19.7.09

En los cafetales y en las autopistas que llevan de una ciudad a otra. En los cuartos llenos de luz, en el campo, en las ciegas ciudades con la nariz tapada, en las ventanitas tapadas que dan a la calle. En todos los escenarios posibles, están esperando. Algunos solo tienen algunos días de andar dando vueltas por ahí, esperando, desesperando. Otros, siglos. Aguardan como figuritas repetidas pegándose una y otra vez al álbum de niño de barrio latino, ansioso por encontrar la que falta. Se quedaron en un tiempo de negros juntando el algodón, y guardan de esa época un miedo racial espantoso. Nos vieron la piel, nos notaron pálidos, y enmudecieron. Te pido por favor que nunca más hagas eso. De ahora en más, cuando pienses en mí parate a mi altura. Dame la mano y mirame a los ojos. No existen ya aquellos tiranos.

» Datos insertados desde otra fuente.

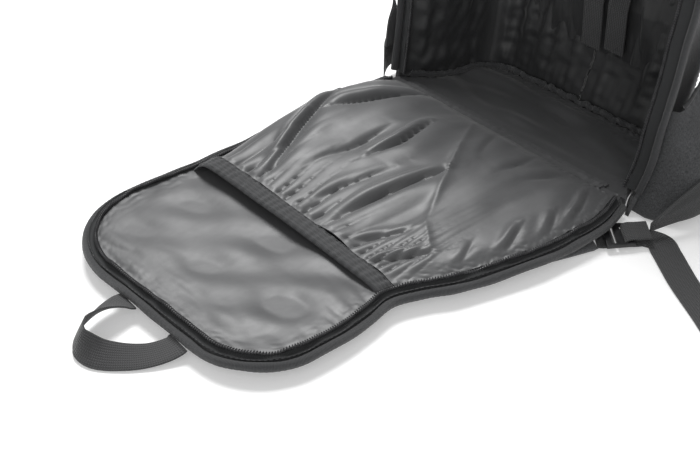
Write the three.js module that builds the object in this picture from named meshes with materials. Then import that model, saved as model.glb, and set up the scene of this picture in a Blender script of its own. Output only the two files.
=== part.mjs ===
// A laptop backpack with its padded back panel unzipped and laid open on the floor.
// Units are millimetres and +Z is up. The origin is the centre of the base's flat underside.
// The body stands on its base, +Y runs from the hinge to the front wall, and the back panel
// lies along -Y with its lining and laptop sleeve upwards.
import * as THREE from "three";
import { mergeVertices } from "three/addons/utils/BufferGeometryUtils.js";

// Body
const BODY_WIDTH = 316;
const BODY_DEPTH = 112;
const BODY_HEIGHT = 420;
const BODY_CORNER_RADIUS = 90;
const FRONT_FILLET = 48;
const FRONT_BULGE = 22;
const WALL_THICK = 4;
const LINING_THICK = 1;
const BASE_THICK = 6;
const HINGE_RISE = 9;
const HINGE_RISE_DEPTH = 55;
const FOOT_BAND = 20;

// Back panel, measured from the hinge to its tip
const PANEL_LENGTH = 408;
const PANEL_WIDTH = 280;
const PANEL_THICK = 9;
const PANEL_CORNER_LEFT = 92;
const PANEL_CORNER_RIGHT = 58;
const PANEL_SKEW = 0.05;

// Zipper and bindings
const TAPE_WIDTH = 12;
const TAPE_THICK = 1.4;
const CHAIN_DIAMETER = 4;
const BINDING_DIAMETER = 7;
const PANEL_BINDING_DIAMETER = 7;
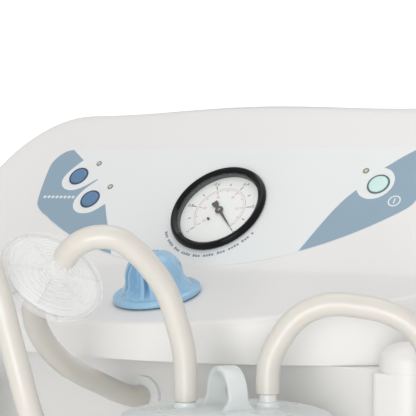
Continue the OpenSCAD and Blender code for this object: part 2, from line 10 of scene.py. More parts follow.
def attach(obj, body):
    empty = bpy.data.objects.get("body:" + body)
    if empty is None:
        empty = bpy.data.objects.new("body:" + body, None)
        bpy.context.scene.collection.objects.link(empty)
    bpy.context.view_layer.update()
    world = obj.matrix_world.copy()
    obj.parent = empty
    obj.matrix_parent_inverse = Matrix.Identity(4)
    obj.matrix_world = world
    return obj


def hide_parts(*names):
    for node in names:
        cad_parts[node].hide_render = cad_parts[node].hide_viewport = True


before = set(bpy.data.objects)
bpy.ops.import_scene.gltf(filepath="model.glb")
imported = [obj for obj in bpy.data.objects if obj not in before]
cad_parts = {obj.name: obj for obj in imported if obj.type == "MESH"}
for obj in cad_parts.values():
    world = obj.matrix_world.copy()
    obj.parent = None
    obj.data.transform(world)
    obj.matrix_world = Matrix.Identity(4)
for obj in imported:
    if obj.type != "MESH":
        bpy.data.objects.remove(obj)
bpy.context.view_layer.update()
scene = bpy.context.scene
MM = 0.001
SHELL_T = 3


def cosd(degrees):
    return math.cos(math.radians(degrees))


def sind(degrees):
    return math.sin(math.radians(degrees))


def shift(x=0, y=0, z=0):
    return Matrix.Translation((x, y, z))


def spin(axis, degrees):
    return Matrix.Rotation(math.radians(degrees), 4, axis)


# ---------------------------------------------------------------- camera
LOOK_TURN = 33
LOOK_DIP = 1.289
camera = bpy.data.objects.new("camera", bpy.data.cameras.new("camera"))
scene.collection.objects.link(camera)
camera.data.lens = 138.46
camera.data.sensor_width = 36
camera.location = (0.6253, -0.9068, 0.8007)
look = Vector((-sind(LOOK_TURN) * cosd(LOOK_DIP), cosd(LOOK_TURN) * cosd(LOOK_DIP), -sind(LOOK_DIP)))
camera.rotation_euler = look.to_track_quat("-Z", "Y").to_euler()
scene.camera = camera


# ---------------------------------------------------------------- materials
def add(tree, kind, inputs=None, **settings):
    """A shader node with its settings and its sockets' values."""
    made = tree.nodes.new(kind)
    for key, value in settings.items():
        setattr(made, key, value)
    for key, value in (inputs or {}).items():
        made.inputs[key].default_value = value
    return made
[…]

Conocimos el nombre y la edad. El suceso, la angustia, la familia, los miedos. Conocimos las creencias, las tristezas, los apegos. La desesperación le hizo pegar con sus manos, esas que se miró desconcertado, en el sillón. Más tarde, cuando sanó su cabeza y el corazón le contó la verdad, se dejó llevar. La maravilla, cosa para estar ahí y verlo: habló del olor a rosas, y de aquella luz cegadora que le marcó un único camino. Extendió su mano derecha y lo agarraron desde algún lado. Entonces subió, como sube todo lo que se desprende. Subió y se perdió en una negrura infinita, una paz de mil años, un eterno bienestar de consuelo y entendimiento.
En la habitación, cerramos los ojos. Todo temblaba.